The fillmissing operator currently supports the following types of generators:

  • Timeslice. Enumerates all the timeslices with a given granularity in a query time range. For example, timeslice(15m) enumerates all the 15-minute timeslices in the query time range.
  • Values. Enumerates the fixed set of values given in arguments. For example, values("a", "b", "c") enumerates the values "a", "b", and "c". Currently, only string literals are supported for the arguments.

Default values for non-key fields

When fillmissing appends a record to the output, the key fields of the record contain the missing values, while the remaining fields contain some constant value. You can configure the constant value for those fields. If you don't, a default value is assigned that depends on the type of the field:

Field Type Default Value
integer 0
double 0.0
boolean false
String (or other) null

 

Syntax

This section describes the syntax for the fillmissing operator.

fillmissing <keyFieldGenerators> [ with <nonKeyFieldSpecs> ]

The keyFieldGenerators is comma-separated list of generators, one for each key field. Currently, two generators are supported; their syntax looks like:

<timesliceGenerator> ::= timeslice ( <granularity> ) [ in <field> ]   <valuesGenerator>    ::= values ( "value1", "value2", ... ) in <field>

The nonKeyFieldSpecs are optional. They allow you to configure the default constant values for one or more non-key fields. The syntax for each specification looks like:

<constantNonKeySpec> ::= <constantValue> for <field>
<constantValue>      ::= <double> | <int> | <stringLiteral> | null

Rules

  • In Live Dashboards, you must use the fillmissing operator after an aggregate operator. 

Examples

Timeslice generator

This example query counts the number of login events in 15-minute timeslices. Notice that in the query with fillmissing, timeslices with a count of zero are shown in the output.

Notice also that for the timeslice generator, the key field name is optional. (It defaults to _timeslice.)

Without Fillmissing With Fillmissing
login
| timeslice 15m
| count by _timeslice
| sort by _timeslice
login
| timeslice 15m
| count by _timeslice
| fillmissing timeslice(15m)
| sort by _timeslice
fillmissing-example-1-without.png fillmissing-example1-with.png

Value generator

This example query counts by a discrete field (type). Here, you can use the value() generator to enumerate the three types (web, api, and internal) that are required in the output.

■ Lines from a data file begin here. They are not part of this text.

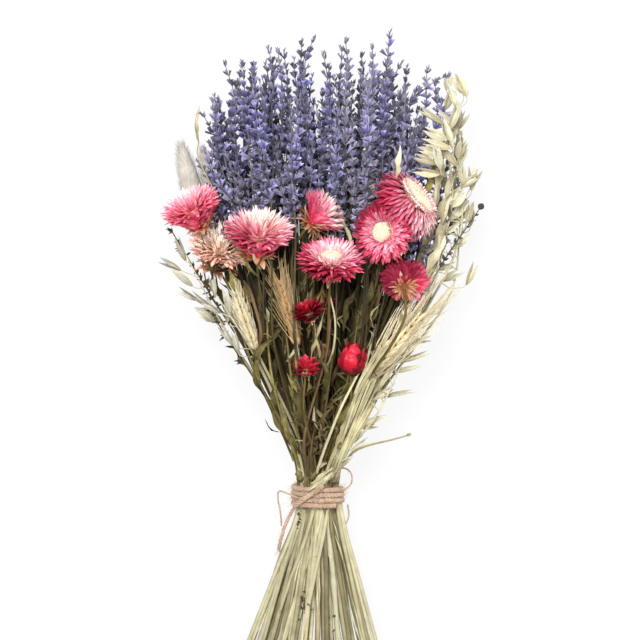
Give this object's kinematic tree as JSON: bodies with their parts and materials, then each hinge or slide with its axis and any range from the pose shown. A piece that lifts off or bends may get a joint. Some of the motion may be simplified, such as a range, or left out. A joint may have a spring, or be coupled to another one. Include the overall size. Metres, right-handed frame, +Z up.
{
  "type": "dried flower bunch",
  "caption": "Hand-tied bunch of dried lavender, strawflowers, oats, wheat and bunny tails, bound with twine and lying on its back.",
  "frame": {"origin": "under the middle of the bunch's box, on the surface it lies on", "axes": "+Y along the stems towards the flower heads, +Z up from the surface, +X to the right seen from above"},
  "size_m": [0.2262, 0.4484, 0.1183],
  "materials": {
    "lavender": "dry, soft matt",
    "strawflower_pink": "papery, slight sheen",
    "strawflower_crimson": "papery, slight sheen",
    "strawflower_faded": "papery, faded",
    "oat_straw": "dry straw, satin",
    "wheat_straw": "dry straw, satin",
    "plume": "soft fur",
    "dark_sprig": "dry, matt",
    "twig": "dry, matt",
    "twine": "soft spun fibre"
  },
  "bodies": {
    "root": {"bare_twig": "twig", "bunny_tail_inner": "plume", "bunny_tail_outer": "plume", "dark_sprig": "dark_sprig", "lavender_01": "lavender", "lavender_02": "lavender", "lavender_03": "lavender", "lavender_04": "lavender", "lavender_05": "lavender", "lavender_06": "lavender", "lavender_07": "lavender", "lavender_08": "lavender", "lavender_09": "lavender", "lavender_10": "lavender", "lavender_11": "lavender", "lavender_12": "lavender", "lavender_13": "lavender", "lavender_14": "lavender", "lavender_15": "lavender", "lavender_16": "lavender", "lavender_17": "lavender", "lavender_18": "lavender", "lavender_19": "lavender", "lavender_20": "lavender", "lavender_21": "lavender", "lavender_22": "lavender", "lavender_23": "lavender", "lavender_24": "lavender", "lavender_25": "lavender", "lavender_26": "lavender", "lavender_27": "lavender", "lavender_28": "lavender", "lavender_29": "lavender", "lavender_30": "lavender", "oat_left_inner": "oat_straw", "oat_left_low": "oat_straw", "oat_right_arching": "oat_straw", "oat_right_low": "oat_straw", "oat_right_outer": "oat_straw", "oat_right_tall": "oat_straw", "strawflower_dark_left": "strawflower_crimson", "strawflower_dark_right": "strawflower_crimson", "strawflower_left_cream_eye": "strawflower_pink", "strawflower_left_faded": "strawflower_faded", "strawflower_left_pink": "strawflower_pink", "strawflower_middle_cream_eye": "strawflower_pink", "strawflower_middle_cup": "strawflower_pink", "strawflower_right_facing": "strawflower_pink", "strawflower_right_side": "strawflower_pink", "strawflower_right_turned_away": "strawflower_pink", "strawflower_round_bud": "strawflower_crimson", "strawflower_small_bud": "strawflower_crimson", "twine_crossing": "twine", "twine_tail": "twine", "twine_wraps": "twine", "wheat_golden": "wheat_straw", "wheat_left_pale": "wheat_straw", "wheat_right": "wheat_straw"}
  },
  "joints": []
}
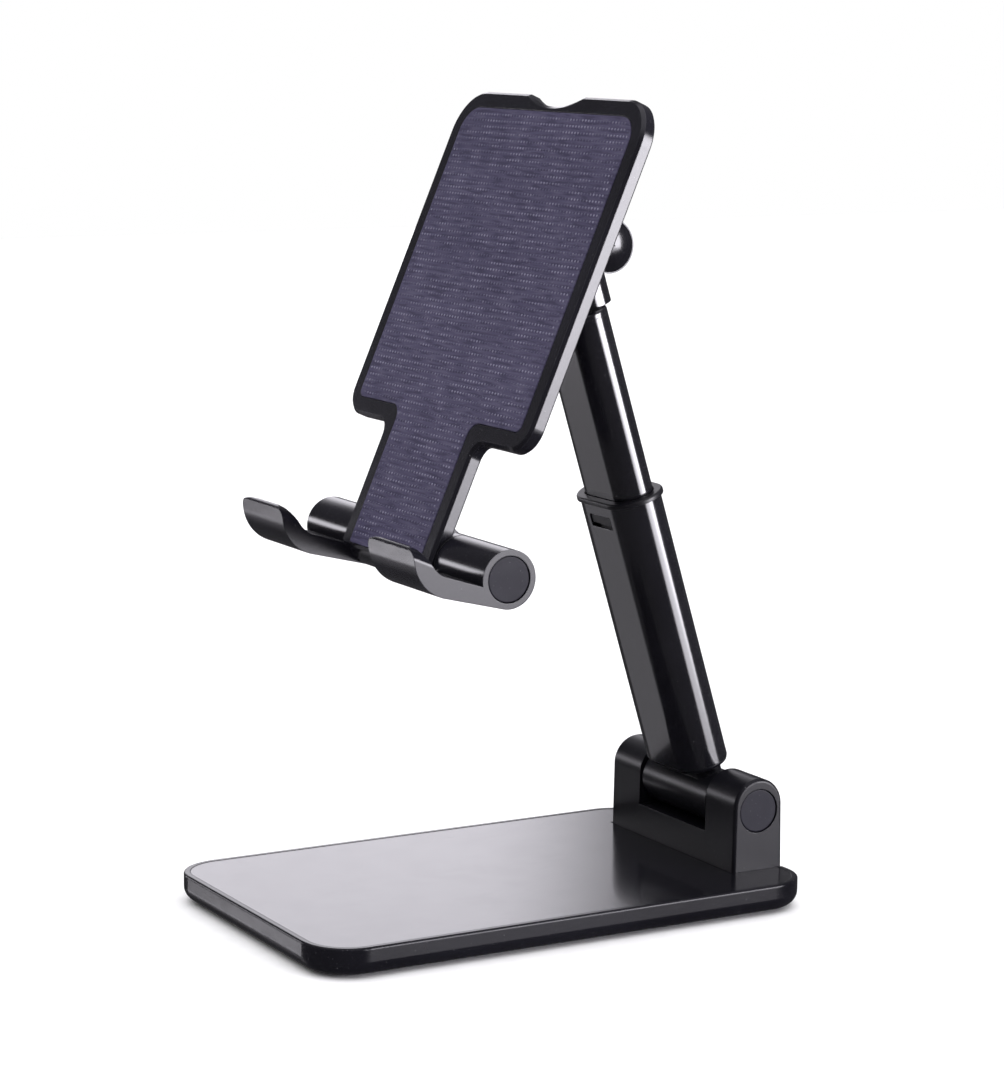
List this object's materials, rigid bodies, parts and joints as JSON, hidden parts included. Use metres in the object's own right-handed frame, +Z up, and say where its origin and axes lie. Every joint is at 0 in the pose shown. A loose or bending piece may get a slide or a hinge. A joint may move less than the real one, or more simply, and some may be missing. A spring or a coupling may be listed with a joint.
{
  "type": "phone stand",
  "caption": "Foldable desk stand for a phone: weighted base, telescoping arm, tilting padded plate and two folding support hooks.",
  "frame": {"origin": "centre of the base's footprint, on the surface the stand rests on", "axes": "+X to the user's right, -Y towards the user, +Z up"},
  "size_m": [0.083, 0.1251, 0.1828],
  "materials": {
    "moulded_base": "glossy black",
    "panel": "satin black",
    "moulded_arm": "glossy black",
    "moulded_plate": "satin black",
    "hook": "glossy black",
    "cap": "satin dark grey",
    "liner": "plain black",
    "silicone": "matt slate",
    "foam_rubber": "matt black",
    "cast_weight": "raw",
    "steel": "zinc plated"
  },
  "bodies": {
    "base": {"base_tray": "moulded_base", "top_panel": "panel", "counterweight": "cast_weight", "bottom_cover": "liner", "anti_slip_pad": "foam_rubber", "cover_screws": "steel", "hinge_bracket": "moulded_base", "bracket_screws": "steel", "lower_shaft": "steel", "lower_nut": "steel", "lower_washers": "liner", "lower_caps": "cap"},
    "lower_arm": {"lower_knuckle": "moulded_arm", "outer_tube": "moulded_arm", "collar": "liner", "knuckle_screws": "steel", "stop_tab": "liner"},
    "upper_arm": {"inner_tube": "moulded_arm", "slider_plug": "liner", "slider_pads": "foam_rubber", "slider_pin": "steel", "upper_knuckle": "moulded_arm", "knuckle_pin": "steel"},
    "plate": {"front_frame": "moulded_plate", "grip_pad": "silicone", "back_cover": "moulded_plate", "plate_screws": "steel", "upper_shaft": "steel", "upper_nut": "steel", "upper_washers": "liner", "upper_caps": "cap", "hook_shaft": "steel", "hook_nut": "steel", "hook_washers": "liner"},
    "left_hook": {"left_hook": "hook", "left_cap": "cap"},
    "right_hook": {"right_hook": "hook", "right_cap": "cap"}
  },
  "joints": [
    {"name": "arm_tilt", "type": "hinge", "parent": "base", "child": "lower_arm", "pos_m": [0, 0.0554, 0.0208], "axis": [1, 0, 0], "range_deg": [-17, 34]},
    {"name": "arm_slide", "type": "slide", "parent": "lower_arm", "child": "upper_arm", "axis": [0, 0.2974, -0.9548], "range_m": [0, 0.04]},
    {"name": "plate_tilt", "type": "hinge", "parent": "upper_arm", "child": "plate", "pos_m": [0, 0.01721, 0.15082], "axis": [1, 0, 0], "range_deg": [-60, 33]},
    {"name": "left_hook_fold", "type": "hinge", "parent": "plate", "child": "left_hook", "pos_m": [0, -0.01977, 0.08312], "axis": [-1, 0, 0], "range_deg": [0, 90]},
    {"name": "right_hook_fold", "type": "hinge", "parent": "plate", "child": "right_hook", "pos_m": [0, -0.01977, 0.08312], "axis": [-1, 0, 0], "range_deg": [0, 90]}
  ]
}
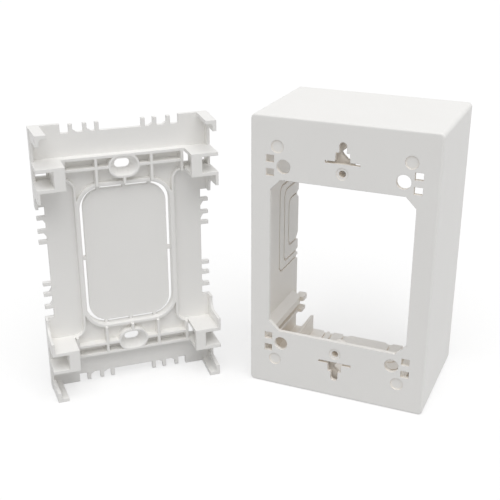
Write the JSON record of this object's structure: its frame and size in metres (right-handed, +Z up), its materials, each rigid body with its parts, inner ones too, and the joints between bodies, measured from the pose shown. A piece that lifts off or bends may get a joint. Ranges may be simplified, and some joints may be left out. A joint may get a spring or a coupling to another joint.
{
  "type": "surface mount back box",
  "caption": "Deep open-backed wall box cover with a rectangular device opening, standing beside its slim base plate with corner legs, latch brackets and a knockout panel.",
  "frame": {"origin": "on the standing surface, under the middle of the box round both pieces", "axes": "+Z up, the cover's face looks along -Y, the base plate stands at its left, turned about the vertical"},
  "size_m": [0.163, 0.1089, 0.1261],
  "materials": {
    "moulded_plastic": "fine satin, off white"
  },
  "bodies": {
    "root": {"box_cover": "moulded_plastic", "base_plate": "moulded_plastic"}
  },
  "joints": []
}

Notice also how we changed the default value of _count from 0 to -1.

Without Fillmissing With Fillmissing
login
| count by type
login
| count by type
| fillmissing values("web", "api", 
    "internal") in type
  with -1 for type
fillmissing-example2-without.png fillmissing-example2-with.png

Multiple generators and transpose

This example shows how multiple generators can be used to enumerate every combination of the required values in two key fields (type and _timeslice). Notice that while transpose can show some of the missing values, it misses the rows where none of the types have any data.

Without Fillmissing With Fillmissing
login
| parse "Completed in * ms." as latency
| timeslice 15m
| pct(latency, 99) by type, _timeslice
| transpose row _timeslice column type
login
| parse "Completed in * ms." as latency
| timeslice 15m
| pct(latency, 99) by type, _timeslice
| fillmissing timeslice(15m),
  values("rework", "view", "mix") in type

| transpose row _timeslice column type
fillmissing-example3-none.png fillmissing-example3-before.png

Note that in this simple example, you can achieve a similar effect without the need to specify all the expected values for the type field, by applying the fillmissing operator after the transpose, like this:

login
| parse "Completed in * ms." as latency
| timeslice 15m
| pct(latency, 99) by type, _timeslice
| transpose row _timeslice column type
| fillmissing timeslice(15m) 

However, the filled-in fields will always be null (instead of 0 like in the previous example). Currently, there is no way to change to default null value.